K-GMRF: Kinetic Gauss-Markov Random Field for First-Principles Covariance Tracking on Lie Groups

Tracking non-stationary covariance matrices is fundamental to vision yet hindered by existing estimators that either neglect manifold constraints or rely on first-order updates, incurring inevitable phase lag during rapid evolution. We propose K-GMRF, an online, training-free framework for covariance tracking that reformulates the problem as forced rigid-body motion on Lie groups. Derived from the Euler-Poincar\'e equations, our method interprets observations as torques driving a latent angular velocity, propagated via a structure-preserving symplectic integrator. We theoretically prove that this second-order dynamics achieves zero steady-state error under constant rotation, strictly superior to the proportional lag of first-order baselines.
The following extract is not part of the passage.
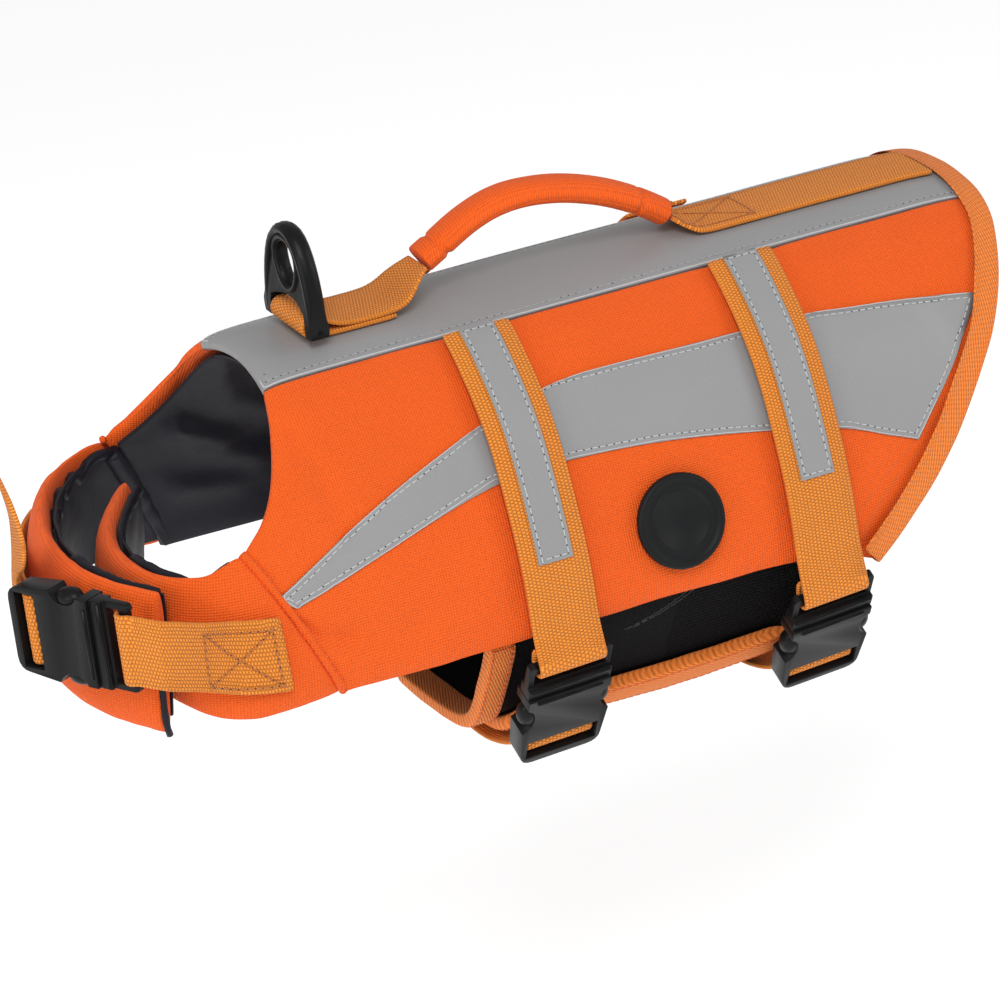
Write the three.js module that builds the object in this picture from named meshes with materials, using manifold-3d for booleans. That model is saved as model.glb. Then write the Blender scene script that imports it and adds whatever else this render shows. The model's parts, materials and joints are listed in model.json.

Validation across three domains demonstrates robust tracking fidelity: (i) on synthetic ellipses, K-GMRF reduces angular error by 30x compared to Riemannian EMA while maintaining stability at high speeds; (ii) on SO(3) stabilization with 20% dropout, it decreases geodesic error from 29.4{\deg} to 9.9{\deg}; and (iii) on OTB motion-blur sequences, it improves loU from 0.55 to 0.74 on BlurCar2 with a 96% success rate. As a fully differentiable symplectic module, K-GMRF provides a plug-and-play geometric prior for data-constrained scenarios and an interpretable layer within modern deep architectures.